Map vendors apply classification rules when grouping offenses into categories like violent crime, property crime, or disorder. Those grouping choices alter apparent patterns: a map that emphasizes property-crime hotspots will look different from one highlighting violent incidents. Understanding the compilation pipeline—geocoding method, aggregation unit, offense grouping, and update cadence—clarifies what the map actually represents.
Common map visualizations and what they mean
Choropleth maps color geographic units by incident rate or count; darker shades usually indicate higher per-capita frequencies. Heatmaps blur point events to show concentration without exact locations, which helps anonymize victims and reduce map clutter. Point maps plot individual incidents and are useful for detecting micro-patterns like repeat-targeted buildings or corridors.
Layered views often add contextual information: transit lines, schools, and business districts can reveal associations between incidents and urban features. Time-slider or animation tools show diurnal or seasonal cycles. Interpreting visualizations requires attention to scale—small areas can show dramatic per-capita rates from a handful of incidents, while large-area aggregations can smooth meaningful local variation.
Data quality, reporting bias, and timeframes
Reported incidents reflect both criminal activity and reporting practices. Neighborhoods with higher police presence or greater trust in law enforcement tend to produce more reports. Some offenses are systematically underreported—for example, certain personal crimes—while others are overrepresented when enforcement priorities focus on particular behaviors. Reporting definitions also change over time when agencies update coding systems or when legislative definitions evolve.
Timeframes matter: short windows highlight recent spikes but are sensitive to random variation; long windows reduce noise but can mask recent change. Seasonal patterns, special events, and enforcement operations can create transient patterns that do not reflect baseline conditions. Treat counts and rates as indicators needing contextualization rather than definitive measures of personal risk.
Trade-offs, reporting gaps, and jurisdictional differences
Maps do not capture all incidents and are constrained by jurisdictional boundaries and data-privacy rules. Some municipalities publish street-level data while neighboring jurisdictions release only aggregated totals, making direct comparisons uneven. Geocoding errors can misplace incidents across tract boundaries, and anonymization routines may intentionally jitter locations to protect privacy.

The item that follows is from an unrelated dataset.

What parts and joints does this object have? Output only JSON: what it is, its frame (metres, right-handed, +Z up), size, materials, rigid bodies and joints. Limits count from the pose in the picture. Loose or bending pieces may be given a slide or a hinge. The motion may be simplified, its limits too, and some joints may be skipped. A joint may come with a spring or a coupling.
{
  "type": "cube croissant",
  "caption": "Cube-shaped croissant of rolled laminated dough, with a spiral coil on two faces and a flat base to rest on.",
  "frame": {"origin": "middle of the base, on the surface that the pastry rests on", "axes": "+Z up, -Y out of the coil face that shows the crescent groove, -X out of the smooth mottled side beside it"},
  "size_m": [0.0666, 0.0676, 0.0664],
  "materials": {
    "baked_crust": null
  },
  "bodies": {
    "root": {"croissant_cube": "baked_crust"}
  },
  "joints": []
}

Accessibility considerations include language availability, mobile-friendly interfaces, and whether raw downloads are offered for independent analysis. These constraints affect who can validate findings and how deeply a user can probe the data. Finally, maps cannot predict individual incidents; they offer patterns and probabilities, not guarantees about safety on a given day or at a specific address.
Cross-referencing maps with demographics and amenities
Combining incident maps with demographic data and local amenities provides richer context. Socioeconomic indicators like population density, age distribution, and household income clarify per-capita calculations and help explain concentrations that might otherwise be misread. Amenities such as transit hubs, entertainment districts, or liquor outlets can correlate with certain incident types but do not alone determine safety conditions.

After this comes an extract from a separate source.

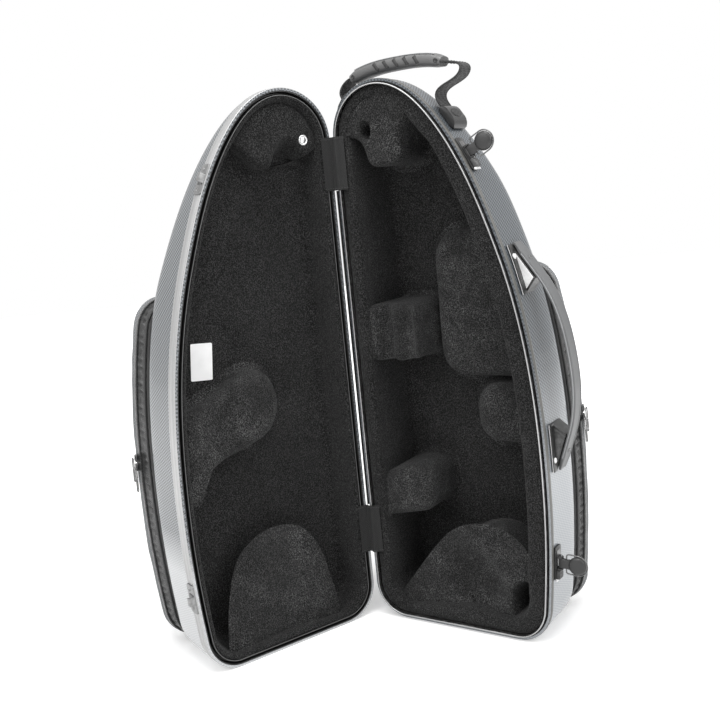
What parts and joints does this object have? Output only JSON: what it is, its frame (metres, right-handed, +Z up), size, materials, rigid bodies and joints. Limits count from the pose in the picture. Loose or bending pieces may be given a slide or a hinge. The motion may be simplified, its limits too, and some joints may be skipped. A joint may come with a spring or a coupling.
{
  "type": "alto saxophone case",
  "caption": "Hard shaped alto saxophone case standing open on its foot, with hinged shells, plush foam linings, draw latches, a side and a top handle, and zippered back pockets.",
  "frame": {"origin": "on the floor under the middle of the open case's bounding box", "axes": "+Z up along the case's length and the lid's hinge axis, the opening faces -Y, the base is on +X and the lid on -X"},
  "size_m": [0.5498, 0.2474, 0.6727],
  "materials": {
    "shell": "fine woven look under a clear gloss coat, silver band at the mouth",
    "black_plastic": "satin black moulding",
    "grey_plastic": "satin grey moulding",
    "tongue_metal": "bright drawn profile",
    "rubber": "black seal",
    "plush": "near-black short plush over foam",
    "steel": "bright plated",
    "dark_metal": "dark plated",
    "webbing": "black ribbed webbing",
    "nylon": "grey woven nylon",
    "label": "blank white"
  },
  "bodies": {
    "base": {"base_shell": "shell", "base_seal": "rubber", "base_tongue": "tongue_metal", "base_liner": "plush", "neck_block": "plush", "step_block": "plush", "upper_pad": "plush", "lower_pad": "plush", "side_pad": "plush", "bell_cradle": "plush", "base_pocket": "nylon", "base_pocket_zip": "nylon", "upper_hinge_leaf_base": "dark_metal", "lower_hinge_leaf_base": "dark_metal", "upper_hinge_pin": "steel", "lower_hinge_pin": "steel", "upper_hinge_tape": "webbing", "lower_hinge_tape": "webbing", "upper_latch_plate": "black_plastic", "lower_latch_plate": "black_plastic", "upper_latch_pin": "steel", "lower_latch_pin": "steel", "side_handle_strap": "grey_plastic", "upper_handle_bracket": "black_plastic", "lower_handle_bracket": "black_plastic", "upper_bracket_screw": "steel", "lower_bracket_screw": "steel", "neck_anchor": "black_plastic", "side_anchor": "black_plastic"},
    "lid": {"lid_shell": "shell", "lid_rim": "black_plastic", "lid_gasket": "rubber", "lid_liner": "plush", "lid_border": "plush", "lid_neck_pad": "plush", "lid_arm_pad": "plush", "lid_bell_pad": "plush", "blank_label": "label", "press_stud": "steel", "lid_pocket": "nylon", "lid_pocket_zip": "nylon", "upper_hinge_leaf_lid": "dark_metal", "lower_hinge_leaf_lid": "dark_metal", "upper_keeper": "steel", "lower_keeper": "steel"},
    "top_handle": {"handle_grip": "grey_plastic", "neck_webbing": "webbing", "side_webbing": "webbing"},
    "upper_lever": {"upper_latch_lever": "grey_plastic"},
    "upper_bail": {"upper_latch_bail": "steel"},
    "lower_lever": {"lower_latch_lever": "grey_plastic"},
    "lower_bail": {"lower_latch_bail": "steel"},
    "base_upper_slider": {"base_upper_slider": "dark_metal"},
    "base_upper_pull": {"base_upper_pull": "dark_metal"},
    "base_lower_slider": {"base_lower_slider": "dark_metal"},
    "base_lower_pull": {"base_lower_pull": "dark_metal"},
    "lid_upper_slider": {"lid_upper_slider": "dark_metal"},
    "lid_upper_pull": {"lid_upper_pull": "dark_metal"},
    "lid_lower_slider": {"lid_lower_slider": "dark_metal"},
    "lid_lower_pull": {"lid_lower_pull": "dark_metal"}
  },
  "joints": [
    {"name": "lid_hinge", "type": "hinge", "parent": "base", "child": "lid", "pos_m": [0.00203, 0.02055, 0.3], "axis": [0, 0, 1], "range_deg": [-64, 112], "deforming": ["upper_hinge_tape", "lower_hinge_tape"]},
    {"name": "top_handle_swing", "type": "hinge", "parent": "base", "child": "top_handle", "pos_m": [0.02565, 0.0408, 0.63548], "axis": [0.8151, -0.5498, -0.1827], "range_deg": [-22, 22], "stiffness_Nm_per_rad": 0.2, "deforming": ["neck_webbing", "side_webbing"]},
    {"name": "upper_lever_turn", "type": "hinge", "parent": "base", "child": "upper_lever", "pos_m": [0.15137, -0.06329, 0.56001], "axis": [-0.403, 0.2718, 0.8739], "range_deg": [-30, 90]},
    {"name": "upper_bail_turn", "type": "hinge", "parent": "upper_lever", "child": "upper_bail", "pos_m": [0.15571, -0.06622, 0.56293], "axis": [-0.403, 0.2718, 0.8739], "range_deg": [-82, 0]},
    {"name": "lower_lever_turn", "type": "hinge", "parent": "base", "child": "lower_lever", "pos_m": [0.2143, -0.10574, 0.09659], "axis": [0.0552, -0.0372, 0.9978], "range_deg": [-30, 90]},
    {"name": "lower_bail_turn", "type": "hinge", "parent": "lower_lever", "child": "lower_bail", "pos_m": [0.21927, -0.10909, 0.09619], "axis": [0.0552, -0.0372, 0.9978], "range_deg": [-82, 0]},
    {"name": "base_upper_slide", "type": "slide", "parent": "base", "child": "base_upper_slider", "axis": [-0.0351, 0.0236, 0.9991], "range_m": [0, 0.06]},
    {"name": "base_upper_pull_swing", "type": "hinge", "parent": "base_upper_slider", "child": "base_upper_pull", "pos_m": [0.26956, -0.02372, 0.25175], "axis": [-0.5592, -0.829, 0], "range_deg": [0, 110]},
    {"name": "base_lower_slide", "type": "slide", "parent": "base", "child": "base_lower_slider", "axis": [0.0351, -0.0236, -0.9991], "range_m": [0, 0.06]},
    {"name": "base_lower_pull_swing", "type": "hinge", "parent": "base_lower_slider", "child": "base_lower_pull", "pos_m": [0.26995, -0.02398, 0.24076], "axis": [-0.5592, -0.829, 0], "range_deg": [0, 110]},
    {"name": "lid_upper_slide", "type": "slide", "parent": "lid", "child": "lid_upper_slider", "axis": [0.0351, 0.0236, 0.9991], "range_m": [0, 0.06]},
    {"name": "lid_upper_pull_swing", "type": "hinge", "parent": "lid_upper_slider", "child": "lid_upper_pull", "pos_m": [-0.26956, -0.01845, 0.24175], "axis": [-0.5592, 0.829, 0], "range_deg": [0, 110]},
    {"name": "lid_lower_slide", "type": "slide", "parent": "lid", "child": "lid_lower_slider", "axis": [-0.0351, -0.0236, -0.9991], "range_m": [0, 0.06]},
    {"name": "lid_lower_pull_swing", "type": "hinge", "parent": "lid_lower_slider", "child": "lid_lower_pull", "pos_m": [-0.26995, -0.01872, 0.23076], "axis": [-0.5592, 0.829, 0], "range_deg": [0, 110]}
  ]
}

Overlaying business hours, foot-traffic estimates, and lighting or land-use information can show why incidents cluster in particular places and times. Comparing multiple layers can also highlight policy-relevant patterns, such as whether violent incidents cluster near late-night venues versus residential blocks.

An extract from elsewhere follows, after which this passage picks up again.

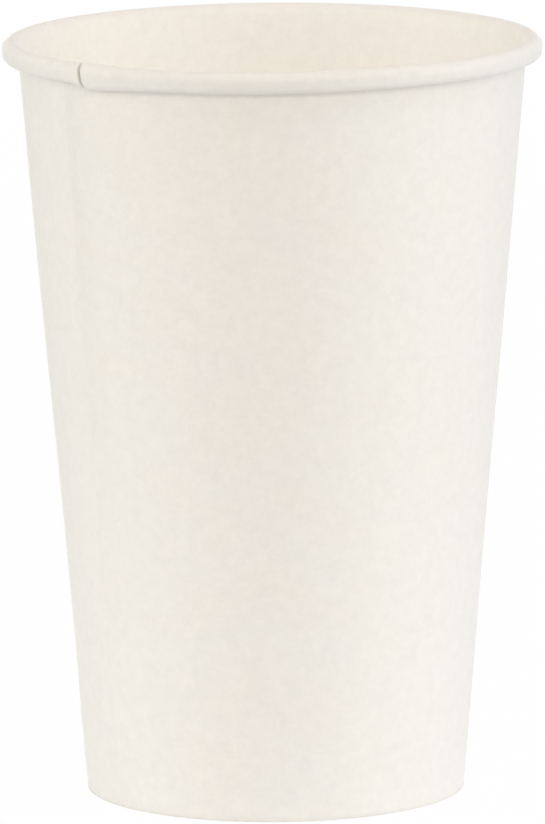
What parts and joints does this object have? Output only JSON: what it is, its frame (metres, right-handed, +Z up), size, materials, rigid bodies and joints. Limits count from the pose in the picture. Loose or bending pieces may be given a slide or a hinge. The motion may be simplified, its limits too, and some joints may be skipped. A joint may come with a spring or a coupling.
{
  "type": "paper coffee cup",
  "caption": "Plain white single-wall paper hot-drink cup: tapered wall with an overlapped side seam, outward-rolled rim and a recessed bottom.",
  "frame": {"origin": "centre of the circle that the foot stands on", "axes": "+Z up along the cup's axis to its mouth; -Y towards the viewer of the picture, with the side seam to the left of -Y"},
  "size_m": [0.08, 0.08, 0.1125],
  "materials": {
    "wall_board": "uncoated white board outside, thin clear coating inside",
    "bottom_board": "uncoated white board below, thin clear coating above"
  },
  "bodies": {
    "root": {"side_wall": "wall_board", "bottom_disc": "bottom_board"}
  },
  "joints": []
}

Using maps alongside other safety indicators
Maps are one input in a broader set of indicators that include victimization surveys, 911 response-time data, community-police meeting minutes, and local court outcomes. Surveys and qualitative sources capture experiences that do not show up in official incident counts. Response-time metrics and clearance rates (the proportion of incidents that result in an arrest or charge) provide operational context about enforcement and case resolution.
For investors and home-seekers, insurance-loss histories, tenant feedback, and property-maintenance records also speak to localized operational risk. Combining spatial incident data with these non-spatial indicators yields a more balanced view of neighborhood conditions.
Practical steps and an interpretive checklist
Start by identifying authoritative primary sources in the target jurisdiction, then compare the same period across multiple feeds to spot anomalies. Normalize counts by population or by daytime population to avoid misleading per-capita comparisons. Look at both point-level and aggregated visualizations and examine month-to-month trends rather than a single snapshot.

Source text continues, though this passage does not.